How to Compare Word Documents Automatically in .NET

Introduction

Ever spent hours manually reviewing document changes, switching between tabs, and trying to spot every single difference? You’re not alone. Whether you’re managing legal contracts, tracking content revisions, or ensuring team collaboration stays on track, manual Word document comparison is a productivity killer.

Here’s the good news: you can automate the entire process with just a few lines of C# code. Using GroupDocs.Comparison for .NET, you’ll transform hours of tedious work into seconds of automated processing. This tutorial walks you through everything you need to know, from basic setup to advanced troubleshooting.

What you’ll accomplish by the end:

  • Set up automatic Word document comparison in your .NET projects
  • Handle different file paths and output configurations like a pro
  • Troubleshoot common issues before they become roadblocks
  • Integrate document comparison into real-world applications

Let’s dive in and get your documents working smarter, not harder.

Why Automate Word Document Comparison?

Before we jump into the code, let’s talk about why this matters. Manual document comparison isn’t just time-consuming—it’s error-prone. You might miss subtle changes in formatting, overlook deleted paragraphs, or spend way too much time on routine reviews.

Real-world scenarios where automation shines:

  • Legal firms processing contract revisions (imagine comparing 50-page agreements in seconds)
  • Content teams tracking editorial changes across multiple drafts
  • Project managers ensuring documentation stays consistent across team edits
  • Compliance officers verifying policy updates meet regulatory requirements

The GroupDocs.Comparison library handles all the heavy lifting, giving you pixel-perfect accuracy without the eye strain.

Prerequisites and Setup Requirements

Let’s make sure you’re ready to roll. Here’s what you’ll need:

Technical Requirements:

  • .NET Framework 4.6.2+ or .NET Core 2.0+
  • Visual Studio 2019 or later (though any compatible IDE works)
  • Basic familiarity with C# and file operations

Knowledge Prerequisites:

  • Understanding of file paths in .NET
  • Basic I/O operations experience
  • Some experience with NuGet packages (don’t worry, we’ll cover installation)

Pro tip: If you’re working in a corporate environment, check with your IT team about package installation permissions before starting.

Installing GroupDocs.Comparison for .NET

Getting started is straightforward. You’ve got two installation options, and both take less than a minute.

Option 1: NuGet Package Manager Console

Fire up your Package Manager Console in Visual Studio and run:

dotnet add package GroupDocs.Comparison --version 25.4.0

Option 2: .NET CLI

If you prefer the command line (and who doesn’t love good CLI workflow?):

dotnet add package GroupDocs.Comparison --version 25.4.0

Getting Your License Sorted: While you’re evaluating the library, grab a temporary license from GroupDocs Temporary License. This unlocks all features without watermarks—essential for testing in real scenarios.
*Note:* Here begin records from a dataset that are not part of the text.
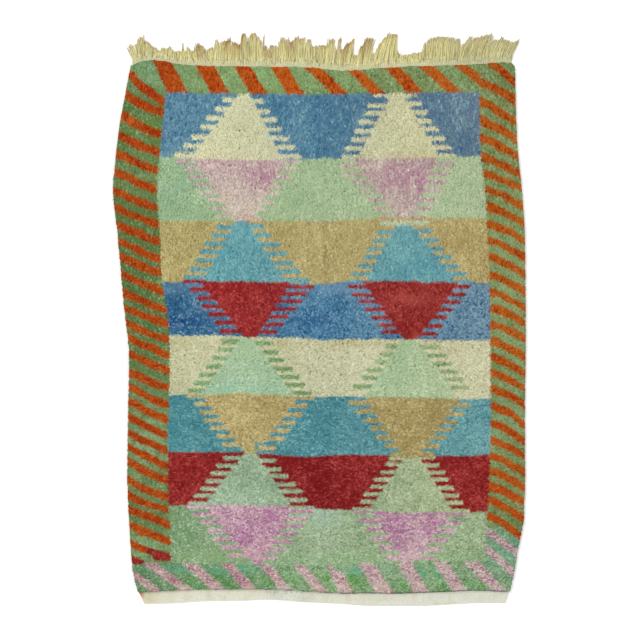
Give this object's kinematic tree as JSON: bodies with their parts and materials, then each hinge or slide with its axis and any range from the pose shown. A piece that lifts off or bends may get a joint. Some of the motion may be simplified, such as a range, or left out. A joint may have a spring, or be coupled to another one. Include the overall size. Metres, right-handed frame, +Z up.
{
  "type": "konya rug",
  "caption": "Knotted wool rug lying flat, uneven in outline, with a field of comb-edged triangles in a slanted-stripe border, a warp fringe at one end and a plain woven heading at the other.",
  "frame": {"origin": "on the floor under the middle of the rug's bounding box", "axes": "+Y along the length towards the fringed end, +Z up out of the pile, +X to the right with the fringe away from you"},
  "size_m": [1.2428, 1.7178, 0.0134],
  "materials": {
    "pile": "dyed wool pile, knotted, matt with a soft sheen",
    "fringe": "undyed wool warp ends, loose, matt",
    "heading": "undyed wool plain weave, weft faced, matt"
  },
  "bodies": {
    "root": {"knotted_pile": "pile", "fringe_heading": "fringe", "plain_heading": "heading"}
  },
  "joints": []
}
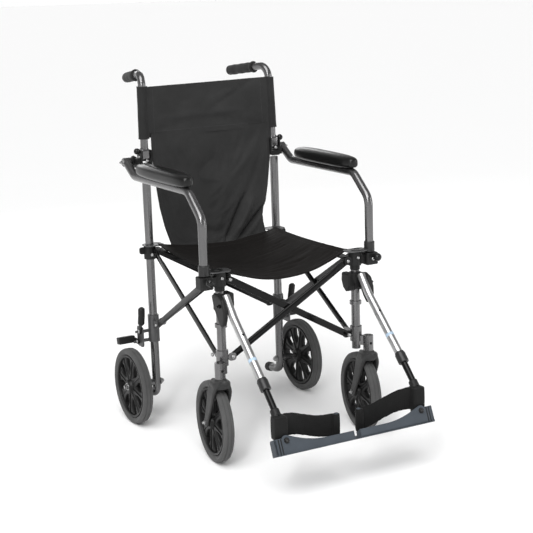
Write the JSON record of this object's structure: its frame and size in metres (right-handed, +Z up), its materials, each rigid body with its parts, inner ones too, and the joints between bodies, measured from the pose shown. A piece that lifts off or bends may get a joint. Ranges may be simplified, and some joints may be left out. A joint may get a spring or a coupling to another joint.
{
  "type": "folding transport wheelchair",
  "caption": "Folding transport wheelchair with crossed braces on every side, sling seat and back, lift-up armrests, swing-away footrests, casters and rear brakes.",
  "frame": {"origin": "on the floor, under the middle of the open chair", "axes": "+Z up, -Y the way the chair faces, +X the seated person's left"},
  "size_m": [0.566, 0.8844, 0.926],
  "materials": {
    "silver_tube": "satin grey coating",
    "polished_tube": "bright polished",
    "black_steel": "gloss black enamel",
    "dark_steel": "satin dark grey",
    "black_plastic": "moulded black plastic",
    "slate_plastic": "moulded slate grey plastic",
    "grip_rubber": "matt ribbed rubber",
    "tyre": "grey rubber tread",
    "pad_skin": "glossy black skin over foam",
    "nylon": "woven nylon"
  },
  "bodies": {
    "rear_frame_right": {"rear_post_right": "silver_tube", "rear_collar_right": "black_plastic", "back_hinge_right": "black_plastic", "back_lower": "nylon"},
    "back_right": {"back_tube_right": "silver_tube", "grip_right": "grip_rubber", "back_upper": "nylon"},
    "rear_corner_right": {"rear_bracket_right": "black_plastic", "seat_sling": "nylon"},
    "front_corner_right": {"front_bracket_right": "black_plastic"},
    "front_frame_right": {"front_post_right": "silver_tube"},
    "side_bar_a_right": {"side_brace_a_right": "dark_steel"},
    "side_bar_b_right": {"side_brace_b_right": "black_steel"},
    "rear_wheel_right": {"rear_hub_right": "black_plastic", "rear_tyre_right": "tyre"},
    "fork_right": {"caster_fork_right": "dark_steel"},
    "caster_wheel_right": {"caster_hub_right": "black_plastic", "caster_tyre_right": "tyre"},
    "arm_pivot_right": {"arm_stub_right": "dark_steel"},
    "armrest_right": {"arm_tube_right": "silver_tube", "arm_pad_right": "pad_skin"},
    "hanger_pivot_right": {"hanger_bush_right": "dark_steel"},
    "hanger_right": {"hanger_clamp_right": "black_plastic", "hanger_tube_right": "polished_tube"},
    "extension_right": {"footrest_extension_right": "black_plastic", "heel_strap_right": "nylon"},
    "plate_right": {"footplate_right": "slate_plastic"},
    "brake_right": {"brake_lever_right": "black_plastic"},
    "shoe_right": {"brake_shoe_right": "black_steel"},
    "rear_frame_left": {"rear_post_left": "silver_tube", "rear_collar_left": "black_plastic", "back_hinge_left": "black_plastic"},
    "back_left": {"back_tube_left": "silver_tube", "grip_left": "grip_rubber"},
    "rear_corner_left": {"rear_bracket_left": "black_plastic"},
    "front_corner_left": {"front_bracket_left": "black_plastic"},
    "front_frame_left": {"front_post_left": "silver_tube"},
    "side_bar_a_left": {"side_brace_a_left": "dark_steel"},
    "side_bar_b_left": {"side_brace_b_left": "black_steel"},
    "rear_wheel_left": {"rear_hub_left": "black_plastic", "rear_tyre_left": "tyre"},
    "fork_left": {"caster_fork_left": "dark_steel"},
    "caster_wheel_left": {"caster_hub_left": "black_plastic", "caster_tyre_left": "tyre"},
    "arm_pivot_left": {"arm_stub_left": "dark_steel"},
    "armrest_left": {"arm_tube_left": "silver_tube", "arm_pad_left": "pad_skin"},
    "hanger_pivot_left": {"hanger_bush_left": "dark_steel"},
    "hanger_left": {"hanger_clamp_left": "black_plastic", "hanger_tube_left": "polished_tube"},
    "extension_left": {"footrest_extension_left": "black_plastic", "heel_strap_left": "nylon"},
    "plate_left": {"footplate_left": "slate_plastic"},
    "brake_left": {"brake_lever_left": "black_plastic"},
    "shoe_left": {"brake_shoe_left": "black_steel"},
    "rear_bar_a": {"rear_brace_a": "black_steel"},
    "rear_bar_b": {"rear_brace_b": "black_steel"},
    "front_bar_a": {"front_brace_a": "black_steel"},
    "front_bar_b": {"front_brace_b": "black_steel"}
  },
  "joints": [
    {"name": "frame_fold", "type": "hinge", "parent": "rear_frame_right", "child": "rear_bar_a", "pos_m": [-0.165, 0.26175, 0.265], "axis": [0, -1, 0], "range_deg": [0, 36], "deforming": ["seat_sling", "back_upper", "back_lower"]},
    {"name": "rear_cross", "type": "hinge", "parent": "rear_bar_a", "child": "rear_bar_b", "pos_m": [0, 0.26175, 0.36], "axis": [0, -1, 0], "range_deg": [-72, 0]},
    {"name": "rear_frame_left_pivot", "type": "hinge", "parent": "rear_bar_b", "child": "rear_frame_left", "pos_m": [0.165, 0.26175, 0.265], "axis": [0, -1, 0], "range_deg": [0, 36]},
    {"name": "rear_corner_left_pivot", "type": "hinge", "parent": "rear_bar_a", "child": "rear_corner_left", "pos_m": [0.165, 0.26175, 0.455], "axis": [0, -1, 0], "range_deg": [-36, 0]},
    {"name": "rear_corner_right_pivot", "type": "hinge", "parent": "rear_bar_b", "child": "rear_corner_right", "pos_m": [-0.165, 0.26175, 0.455], "axis": [0, -1, 0], "range_deg": [0, 36]},
    {"name": "side_fold_right", "type": "hinge", "parent": "rear_frame_right", "child": "side_bar_a_right", "pos_m": [-0.19, 0.22675, 0.265], "axis": [-1, 0, 0], "range_deg": [0, 36]},
    {"name": "side_cross_right", "type": "hinge", "parent": "side_bar_a_right", "child": "side_bar_b_right", "pos_m": [-0.19, 0.06175, 0.36], "axis": [-1, 0, 0], "range_deg": [-72, 0]},
    {"name": "front_frame_right_pivot", "type": "hinge", "parent": "side_bar_b_right", "child": "front_frame_right", "pos_m": [-0.19, -0.10325, 0.265], "axis": [-1, 0, 0], "range_deg": [0, 36]},
    {"name": "front_corner_right_pivot", "type": "hinge", "parent": "side_bar_a_right", "child": "front_corner_right", "pos_m": [-0.19, -0.10325, 0.455], "axis": [-1, 0, 0], "range_deg": [-36, 0]},
    {"name": "side_fold_left", "type": "hinge", "parent": "rear_frame_left", "child": "side_bar_a_left", "pos_m": [0.19, 0.22675, 0.265], "axis": [-1, 0, 0], "range_deg": [0, 36]},
    {"name": "side_cross_left", "type": "hinge", "parent": "side_bar_a_left", "child": "side_bar_b_left", "pos_m": [0.19, 0.06175, 0.36], "axis": [-1, 0, 0], "range_deg": [-72, 0]},
    {"name": "front_frame_left_pivot", "type": "hinge", "parent": "side_bar_b_left", "child": "front_frame_left", "pos_m": [0.19, -0.10325, 0.265], "axis": [-1, 0, 0], "range_deg": [0, 36]},
    {"name": "front_corner_left_pivot", "type": "hinge", "parent": "side_bar_a_left", "child": "front_corner_left", "pos_m": [0.19, -0.10325, 0.455], "axis": [-1, 0, 0], "range_deg": [-36, 0]},
    {"name": "front_fold", "type": "hinge", "parent": "front_frame_right", "child": "front_bar_a", "pos_m": [-0.165, -0.13825, 0.265], "axis": [0, -1, 0], "range_deg": [0, 36]},
    {"name": "front_cross", "type": "hinge", "parent": "front_bar_a", "child": "front_bar_b", "pos_m": [0, -0.13825, 0.36], "axis": [0, -1, 0], "range_deg": [-72, 0]},
    {"name": "back_fold_right", "type": "hinge", "parent": "rear_frame_right", "child": "back_right", "pos_m": [-0.19, 0.26475, 0.706], "axis": [1, 0, 0], "range_deg": [-105, 0]},
    {"name": "back_fold_left", "type": "hinge", "parent": "rear_frame_left", "child": "back_left", "pos_m": [0.19, 0.26475, 0.706], "axis": [1, 0, 0], "range_deg": [-105, 0]},
    {"name": "arm_lift_right", "type": "hinge", "parent": "rear_frame_right", "child": "arm_pivot_right", "pos_m": [-0.21, 0.29175, 0.694], "axis": [-1, 0, 0], "range_deg": [0, 72]},
    {"name": "arm_flip_right", "type": "hinge", "parent": "arm_pivot_right", "child": "armrest_right", "pos_m": [-0.231, 0.29175, 0.694], "axis": [1, 0, 0], "range_deg": [-100, 0]},
    {"name": "hanger_swing_right", "type": "hinge", "parent": "front_frame_right", "child": "hanger_pivot_right", "pos_m": [-0.19, -0.13825, 0.345], "axis": [0, 0, -1], "range_deg": [0, 36]},
    {"name": "swing_away_right", "type": "hinge", "parent": "hanger_pivot_right", "child": "hanger_right", "pos_m": [-0.19, -0.13825, 0.39], "axis": [0, 0, 1], "range_deg": [-90, 0]},
    {"name": "length_right", "type": "slide", "parent": "hanger_right", "child": "extension_right", "axis": [0, -0.7051, -0.7092], "range_m": [0, 0.06]},
    {"name": "footplate_flip_right", "type": "hinge", "parent": "extension_right", "child": "plate_right", "pos_m": [-0.183, -0.41925, 0.142], "axis": [0, 1, 0], "range_deg": [-90, 0], "deforming": ["heel_strap_right"]},
    {"name": "brake_right", "type": "hinge", "parent": "rear_frame_right", "child": "brake_right", "pos_m": [-0.22735, 0.27175, 0.243], "axis": [1, 0, 0], "range_deg": [0, 45]},
    {"name": "brake_shoe_right", "type": "hinge", "parent": "rear_frame_right", "child": "shoe_right", "pos_m": [-0.22735, 0.28575, 0.212], "axis": [-1, 0, 0], "range_deg": [0, 9]},
    {"name": "rear_roll_right", "type": "hinge", "parent": "rear_frame_right", "child": "rear_wheel_right", "pos_m": [-0.257, 0.26175, 0.101], "axis": [1, 0, 0], "continuous": true},
    {"name": "caster_swivel_right", "type": "hinge", "parent": "front_frame_right", "child": "fork_right", "pos_m": [-0.21, -0.16325, 0.24], "axis": [0, 0, 1], "continuous": true},
    {"name": "caster_roll_right", "type": "hinge", "parent": "fork_right", "child": "caster_wheel_right", "pos_m": [-0.20477, -0.11352, 0.101], "axis": [0.9945, -0.1045, 0], "continuous": true},
    {"name": "arm_lift_left", "type": "hinge", "parent": "rear_frame_left", "child": "arm_pivot_left", "pos_m": [0.21, 0.29175, 0.694], "axis": [-1, 0, 0], "range_deg": [0, 72]},
    {"name": "arm_flip_left", "type": "hinge", "parent": "arm_pivot_left", "child": "armrest_left", "pos_m": [0.231, 0.29175, 0.694], "axis": [1, 0, 0], "range_deg": [-100, 0]},
    {"name": "hanger_swing_left", "type": "hinge", "parent": "front_frame_left", "child": "hanger_pivot_left", "pos_m": [0.19, -0.13825, 0.345], "axis": [0, 0, 1], "range_deg": [0, 36]},
    {"name": "swing_away_left", "type": "hinge", "parent": "hanger_pivot_left", "child": "hanger_left", "pos_m": [0.19, -0.13825, 0.39], "axis": [0, 0, -1], "range_deg": [-90, 0]},
    {"name": "length_left", "type": "slide", "parent": "hanger_left", "child": "extension_left", "axis": [0, -0.7051, -0.7092], "range_m": [0, 0.06]},
    {"name": "footplate_flip_left", "type": "hinge", "parent": "extension_left", "child": "plate_left", "pos_m": [0.183, -0.41925, 0.142], "axis": [0, -1, 0], "range_deg": [-90, 0], "deforming": ["heel_strap_left"]},
    {"name": "brake_left", "type": "hinge", "parent": "rear_frame_left", "child": "brake_left", "pos_m": [0.22735, 0.27175, 0.243], "axis": [1, 0, 0], "range_deg": [0, 45]},
    {"name": "brake_shoe_left", "type": "hinge", "parent": "rear_frame_left", "child": "shoe_left", "pos_m": [0.22735, 0.28575, 0.212], "axis": [-1, 0, 0], "range_deg": [0, 9]},
    {"name": "rear_roll_left", "type": "hinge", "parent": "rear_frame_left", "child": "rear_wheel_left", "pos_m": [0.257, 0.26175, 0.101], "axis": [1, 0, 0], "continuous": true},
    {"name": "caster_swivel_left", "type": "hinge", "parent": "front_frame_left", "child": "fork_left", "pos_m": [0.21, -0.16325, 0.24], "axis": [0, 0, 1], "continuous": true},
    {"name": "caster_roll_left", "type": "hinge", "parent": "fork_left", "child": "caster_wheel_left", "pos_m": [0.21696, -0.11373, 0.101], "axis": [0.9903, -0.1392, 0], "continuous": true}
  ],
  "couplings": [
    {"joint": "rear_cross", "follows": "frame_fold", "ratio": -2},
    {"joint": "rear_frame_left_pivot", "follows": "frame_fold", "ratio": 1},
    {"joint": "rear_corner_left_pivot", "follows": "frame_fold", "ratio": -1},
    {"joint": "rear_corner_right_pivot", "follows": "frame_fold", "ratio": 1},
    {"joint": "side_fold_right", "follows": "frame_fold", "ratio": 1},
    {"joint": "side_cross_right", "follows": "frame_fold", "ratio": -2},
    {"joint": "front_frame_right_pivot", "follows": "frame_fold", "ratio": 1},
    {"joint": "front_corner_right_pivot", "follows": "frame_fold", "ratio": -1},
    {"joint": "side_fold_left", "follows": "frame_fold", "ratio": 1},
    {"joint": "side_cross_left", "follows": "frame_fold", "ratio": -2},
    {"joint": "front_frame_left_pivot", "follows": "frame_fold", "ratio": 1},
    {"joint": "front_corner_left_pivot", "follows": "frame_fold", "ratio": -1},
    {"joint": "front_fold", "follows": "frame_fold", "ratio": 1},
    {"joint": "front_cross", "follows": "frame_fold", "ratio": -2},
    {"joint": "back_fold_left", "follows": "back_fold_right", "ratio": 1},
    {"joint": "arm_lift_right", "follows": "frame_fold", "ratio": 2},
    {"joint": "hanger_swing_right", "follows": "frame_fold", "ratio": 1},
    {"joint": "brake_shoe_right", "follows": "brake_right", "ratio": 0.2},
    {"joint": "arm_lift_left", "follows": "frame_fold", "ratio": 2},
    {"joint": "hanger_swing_left", "follows": "frame_fold", "ratio": 1},
    {"joint": "brake_shoe_left", "follows": "brake_left", "ratio": 0.2}
  ]
}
Quick Installation Troubleshooting:

  • Package not found? Make sure your NuGet package source includes nuget.org
  • Version conflicts? Check your project’s target framework compatibility
  • Corporate firewall issues? You might need to configure proxy settings for NuGet

Your First Word Document Comparison

Let’s start with a simple example that’ll get you up and running immediately. This basic setup demonstrates the core functionality:

using System;
using GroupDocs.Comparison;

namespace DocumentComparisonApp
{
    class Program
    {
        static void Main(string[] args)
        {
            string sourcePath = "YOUR_DOCUMENT_DIRECTORY/source.docx";
            string targetPath = "YOUR_DOCUMENT_DIRECTORY/target.docx";

            using (Comparer comparer = new Comparer(sourcePath))
            {
                comparer.Add(targetPath);
                comparer.Compare("result.docx");
                Console.WriteLine("Documents compared successfully!");
            }
        }
    }
}

What’s happening here?

  1. We’re creating a Comparer object with our source document (think of this as your “baseline”)
  2. Adding the target document (the one you want to compare against)
  3. Running the comparison and saving results to a new file
  4. The using statement ensures proper resource cleanup (always a good practice)

This simple pattern works for most basic scenarios, but let’s make it more robust for real-world use.

Step-by-Step Implementation Guide

Now let’s build something you’d actually use in production. We’ll break this down into manageable steps with proper error handling and configuration.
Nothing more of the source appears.